Si tratta di una grande opportunità, in cui trovano un punto d'incontro l'ideale della fratellanza internazionale scout e le sollecitazioni di Papa Francesco a vivere la fraternità con tutti come unica possibilità di salvezza per l'umanità.
I Corridoi Umanitari
Sono uno strumento per l'ingresso regolare in Europa di richiedenti asilo, reso possibile da un Protocollo di Intesa tra il Governo italiano, la Comunità di Sant'Egidio, la Federazione delle Chiese Evangeliche in Italia, la Tavola Valdese e la CEI-Caritas.
Il meccanismo prevede che le organizzazioni che operano tra i rifugiati in diversi contesti di crisi possano identificare le situazioni di maggiore necessità e proporre per queste persone, in genere intere famiglie, l'ingresso legale sul territorio italiano con visto umanitario e successiva presentazione della domanda di asilo. Le organizzazioni si occupano inoltre di accompagnare e sostenere economicamente l'integrazione di queste famiglie senza oneri per il governo. Dal 2016 sono state accolte in Italia con qiesta modalità circa 4300 profughi, provenienti in prevalenza da Siria, Eritrea, Afghanistan, Somalia, Sud Sudan, Iraq e Yemen
L'accoglienza in Sicilia
La proposta di avviare in Sicilia progetti di accoglienza con i corridoi umanitari è nata da Michela Lovato, volontaria di Operazione Colomba, Corpo Nonviolento di Pace della Associazione Comunità Papa Giovanni XXIII. Michela ha vissuto nel campo profughi di Tel Abbas in Libano e si è poi occupata dei campi profughi sull'Isola di Lesbo, in Grecia. Dalle sollecitazioni di Michela sono nati due gruppi di accoglienza: quello di Santa Venerina è costituito da: Comunità Parrocchiali di Santa Venerina, Azione Cattolica, Caritas diocesana di Acireale e Ufficio Pastorale Migrantes, Associazione Comunità Papa Giovanni XXIII e AGESCI Sicilia. Quello di Modica è costituito da AGESCI Modica 1, I Ricostruttori, Associazione Piccoli Fratelli, Comunità intercongregazionale missionaria, Rete Radié Resch con la collaborazione di MASCI, Misericordia e Comunità Papa Giovanni XXIII.

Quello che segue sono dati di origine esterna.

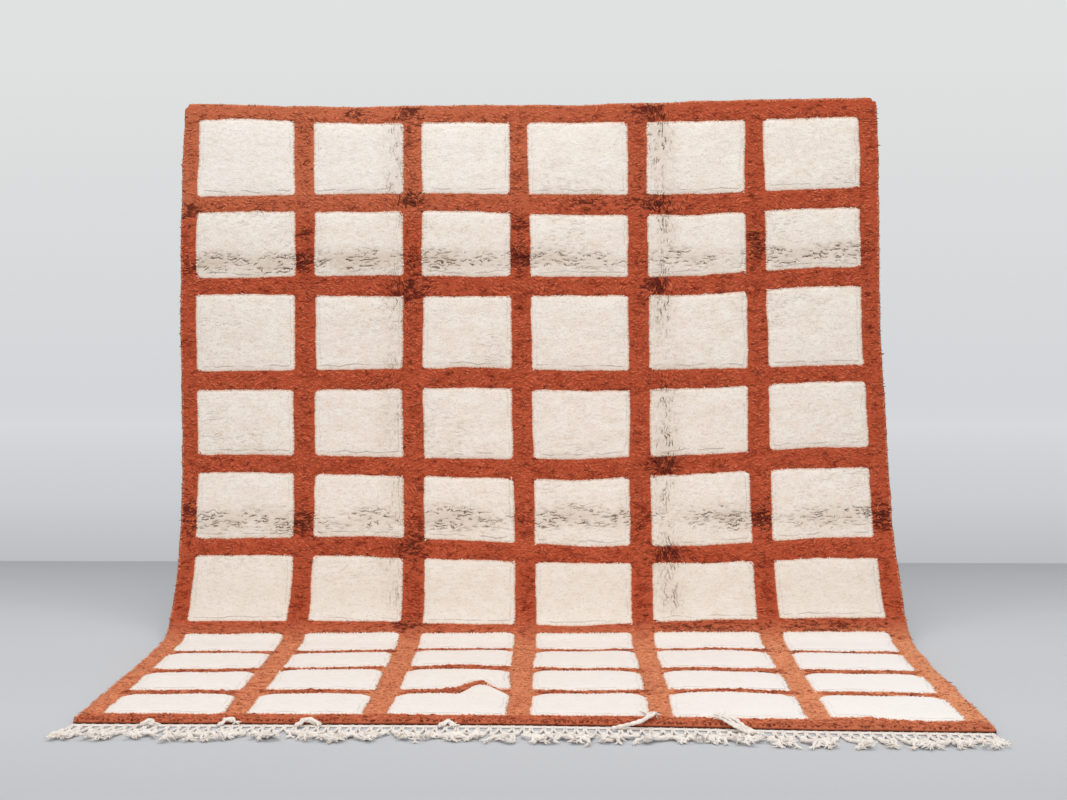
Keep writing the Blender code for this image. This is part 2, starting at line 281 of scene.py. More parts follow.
def row_edge(index, x):
    """Where edge number index, of 22, lies along the rug: front, front inner, the lines, top inner, top."""
    if index == 0:
        return 0.0 * x - FRONT_OVERHANG
    if index == 1:
        swell = 0.030 * bell(x - 0.87, 0.12) + 0.010 * bell(x + 0.40, 0.06)
        return FRONT_BORDER + wobble(14, x) + swell
    if index == 20:
        return np.interp(x, ROW_PLACES, TOP_INNER) + wobble(15, x)
    if index == 21:
        return np.interp(x, TOP_PLACES, TOP_EDGE) + wobble(39, x)
    line = (index - 2) // 2
    middle = np.interp(x, ROW_PLACES, ROW_LINES[line])
    width = np.interp(x, ROW_PLACES, ROW_LINE_WIDTHS[line])
    if line == 0:
        slip = x - SLIP_AT
        middle = middle + SLIP_REACH * bell(slip, SLIP_HALF_WIDTH)
        width = width * (1.0 - 0.84 * bell(slip - 0.046, 0.040)) * (1.0 + 1.30 * bell(slip + 0.040, 0.040))
    return middle + (-0.5 if index % 2 == 0 else 0.5) * width + wobble(14 + index, x)


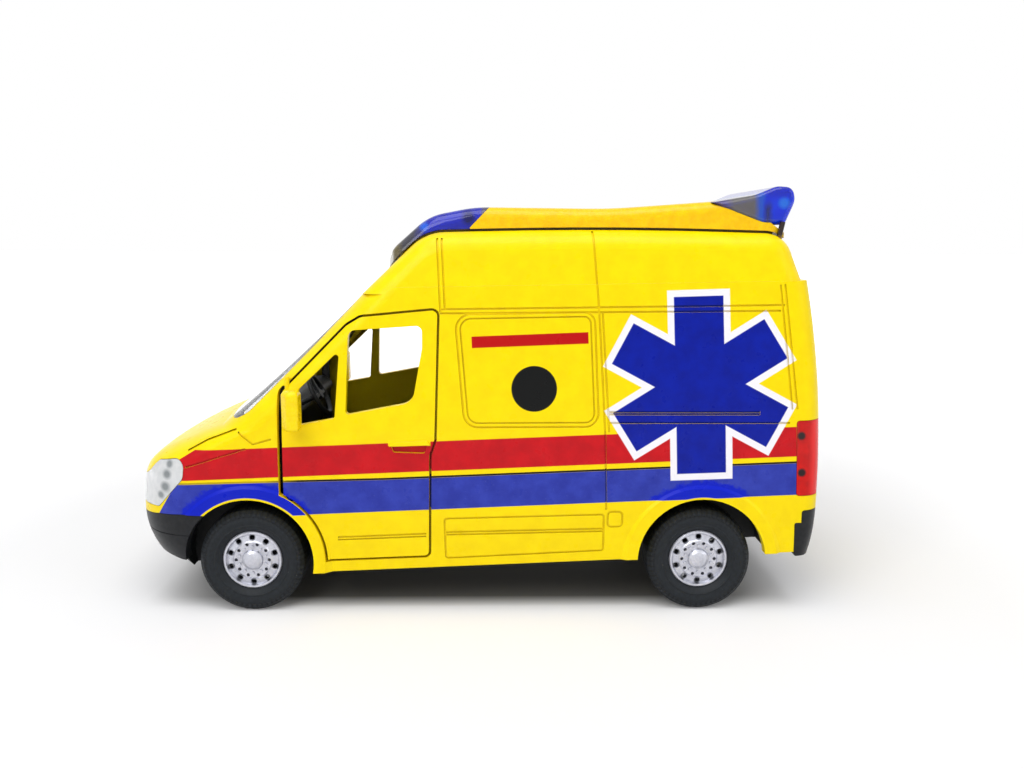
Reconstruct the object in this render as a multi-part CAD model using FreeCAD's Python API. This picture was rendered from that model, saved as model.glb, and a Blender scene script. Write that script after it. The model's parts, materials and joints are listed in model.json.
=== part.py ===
"""Die-cast toy ambulance: a high-roof van with a roof fairing that carries blue beacon lenses at both ends.

Units are millimetres. +X is forward, +Y is the vehicle's left and +Z is up.
The origin is on the ground, below the middle of the overall length.

How it is built, as the real toy is:
- a hollow cast body open below, with separate cast front doors and rear door leaves that close on inner stops,
- a high roof that stands on the body's gutter, and a fairing with two hollow beacon lenses seated on it,
- a black chassis moulding with wheel houses and axle bearings, and black bumpers at both ends,
- two wheel sets, each a steel axle with two rims and two rubber tyres that turn together.

Every outside surface comes from one form, body_form() below the gutter and roof_form() above it.
Doors, lamps, windscreen and bumpers are cut out of that same form, so their surfaces always run on.
Left-hand pieces are made first and the right-hand ones are their mirror images.
"""

import FreeCAD
import Part
import functools
import math
import os
from FreeCAD import Vector

# ---------------------------------------------------------------- driving sizes
WALL = 1.4                # thickness of the cast body and its doors
LAMP_WALL = 1.2           # thickness of the windscreen and the lamp glasses
LENS_WALL = 1.1           # thickness of the beacon lenses
PANEL_GAP = 0.4           # gap round an opening door
HINGE_GAP = 0.8           # wider gap in front of a front door's leading edge
PIECE_GAP = 0.08          # gap round lamps, glass, bumpers and grille in their openings
SEAT_GAP = 0.05           # gap between pieces that lie on each other
GROOVE_WIDTH = 0.3        # moulded panel lines
GROOVE_DEPTH = 0.24
NOSE_BOW_R = 80.0         # radius of the nose seen from above
BONNET_BOW_R = 150.0      # the same for the bonnet's front edge and the windscreen's middle
ROOF_BOW_R = 200.0        # the same for the windscreen's top
REAR_CORNER_R = 3.5       # radius of the rear corners seen from above

BELT_Z = 33.2             # bottom of the windscreen and top of the bonnet
GUTTER_Z = 58.3           # gutter between the cast body and the roof, above the origin
GUTTER_SLOPE = 0.019      # the gutter rises this much per millimetre rearward
ROOF_EDGE_R = 4.0

WHEELBASE = 80.2
FRONT_AXLE_X = 39.8
REAR_AXLE_X = FRONT_AXLE_X - WHEELBASE
TYRE_R = 9.4
TYRE_WIDTH = 7.4
TYRE_OUTER_Y = 24.7       # outer face of the tyres
RIM_R = 5.3
RIM_DEPTH = 0.7           # the rims lie this deep in the tyres
AXLE_R = 0.9
BEARING_CLEARANCE = 0.06  # radial play of axles and hinge stubs
ARCH_GAP = 2.1            # between tyre and arch edge
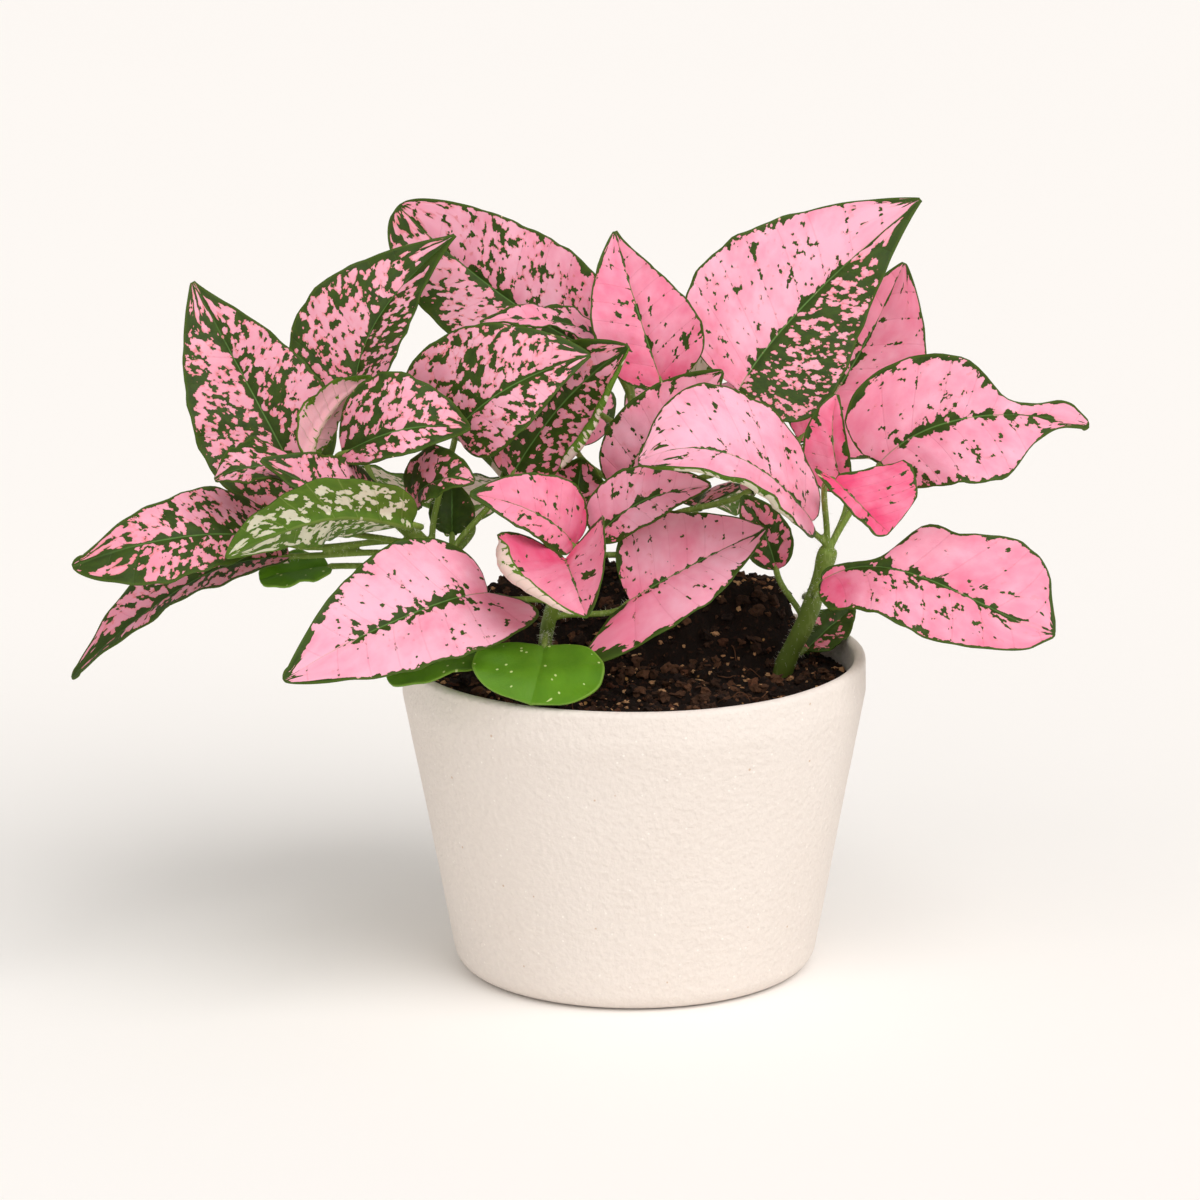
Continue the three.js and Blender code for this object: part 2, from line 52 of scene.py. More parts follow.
# Stems: centre line upwards, radius at both ends.
STEMS = {
    "left": ([(-34, 10, 56), (-38, 8, 80), (-48, 2, 100), (-60, -4, 114)], (2.2, 1.6)),
    "back": ([(12, 28, 56), (10, 29, 90), (2, 24, 115), (0, 16, 132)], (2.4, 1.6)),
    "right": ([(33, 6, 56), (36, 3, 72), (41, 0, 84), (46, -4, 102)], (2.6, 1.8)),
    "front": ([(-21, -8, 56), (-21, -16, 82), (-18, -22, 96), (-14, -22, 104)], (2.0, 1.3)),
}

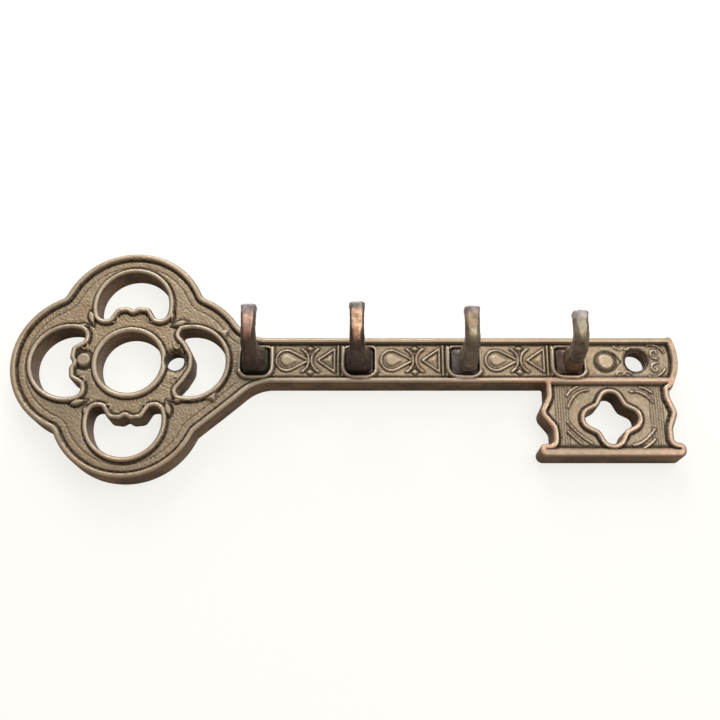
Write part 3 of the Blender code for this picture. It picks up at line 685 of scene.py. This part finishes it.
def face_height(points, edge_gaps):
    relief = Relief(points)
    outer_gap, opening_gap = edge_gaps
    grain = speckle(points, 0.52, 3.1)
    coarse = speckle(points, 2.4, 8.7)
    bow = smooth((BOW_REACH + 1.0 - points[:, 0]) / 6.0)
    relief.height += grain * (0.11 + 0.08 * bow) + coarse * 0.08
    inner_line = bow * np.exp(-((outer_gap - INNER_LINE) / 0.24) ** 2)
    relief.height -= 0.17 * inner_line
    outer_line = np.exp(-((outer_gap - OUTER_RIM - 0.20) / 0.34) ** 2)
    opening_line = np.exp(-((opening_gap - OPENING_RIM - 0.18) / 0.32) ** 2)
    relief.height -= 0.42 * outer_line + 0.34 * opening_line
    # The lines beside the rims and the bow's inner line are darkened: dirt, and painted shade.
    relief.dirt_and_shade = np.maximum(0.95 * outer_line, 0.85 * opening_line)
    relief.dirt_and_shade = np.maximum(relief.dirt_and_shade, 0.55 * inner_line)
    for x in HOOK_XS[:-1]:
        carve_panel(relief, x)
    carve_bow(relief)
    carve_bit(relief)
    carve_end(relief)
    neck = [(BIT_LEFT + 0.5, SHANK_BOTTOM + 0.75), (BIT_RIGHT + 1.5, SHANK_BOTTOM + 0.75)]
    relief.groove(neck, 1.55, 0.30)
    relief.ridge(neck, 1.35, 0.0)
    end_line = arc((KEY_END - 17.0, 0.4), 18.2, -0.42, 0.42)
    relief.ridge(end_line, 1.3, 0.0)
    ring_gap = np.hypot(points[:, 0], points[:, 1]) - RING_HOLE
    opening_gap = np.where(ring_gap < 3.0, ring_gap * 0.85, opening_gap)
    outer = rim_profile(outer_gap, OUTER_RIM)
    opening = rim_profile(opening_gap, OPENING_RIM)
    rims = np.maximum(outer, opening)
    relief.dirt_and_shade *= 1 - smooth((rims - GROUND) / 0.35)
    relief.height = np.maximum(relief.height, rims)
    for x, (side, top) in zip(HOOK_XS, COLLARS):
        carve_collar(relief, x, side, top)
    # Round each screw hole the sunk ring is darkened: painted shade, and dirt.
    for hole, radius in ((BOW_SCREW, BOW_SCREW_RADIUS), (END_SCREW, END_SCREW_RADIUS)):
        gap = np.hypot(points[:, 0] - hole[0], points[:, 1] - hole[1]) - radius
        sunk = np.clip(1 - gap / 0.85, 0.0, 1.0)
        relief.height -= 0.75 * sunk
        relief.dirt_and_shade = np.maximum(relief.dirt_and_shade, 0.9 * smooth(sunk * 1.6))
    worn = speckle(points, 5.5, 1.3) * 0.07 + grain * 0.03
    return relief.height + worn * smooth((relief.height + 0.6) / 0.5), relief.dirt_and_shade


# %% [markdown]
# ## From drawing to mesh
#
# The face is triangulated with Blender's constrained Delaunay tool. Its points lie on an even
# triangular grid, with extra rows along every edge, so that the rounded rims stay smooth. The
# walls are rows of quads down to the back, and the back is flat, with four countersinks.

# %% Casting mesh
GRID = 0.30
WALL_STEPS = (0.03, 0.14, 0.40, 0.70, 1.0)
BACK_ROUND = 0.25


def casting_points():
    loops = [evenly(loop, GRID) for loop in [OUTLINE] + OPENINGS + SCREW_HOLES + SHANK_HOLES]
    span = np.array(OUTLINE)
    low, high = span.min(axis=0), span.max(axis=0)
    rows = np.arange(low[1], high[1], GRID * math.sqrt(3) / 2)
    columns = np.arange(low[0], high[0], GRID)
    grid_x, grid_z = np.meshgrid(columns, rows)
    grid_x[1::2] += GRID / 2
    grid = np.stack([grid_x.ravel(), grid_z.ravel()], axis=1)
    grid = grid[inside(grid, OUTLINE)]
    for hole in OPENINGS + SCREW_HOLES + SHANK_HOLES:
        grid = grid[~inside(grid, hole)]
    rails = []
    for index, loop in enumerate(loops):
        side = -1.0 if index == 0 else 1.0
        ahead = np.roll(loop, -1, axis=0) - np.roll(loop, 1, axis=0)
        ahead /= np.hypot(*ahead.T)[:, None]
        outward = np.stack([ahead[:, 1], -ahead[:, 0]], axis=1) * side
        rails += [loop + outward * GRID * 0.42, loop + outward * GRID * 1.05]
    return loops, rails, grid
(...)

Con l'arrivo il 29 novembre 2021 di due famiglie di profughi siriani, ciascuna formata dai due genitori e da quattro figli, è iniziata l'esperienza di accoglienza, che prevede di creare le condizioni, tramite l'accompagnamento e l'inserimento scolastico e lavorativo, per raggiungere l'autonomia in un periodo che può andare da 1 a 2 anni.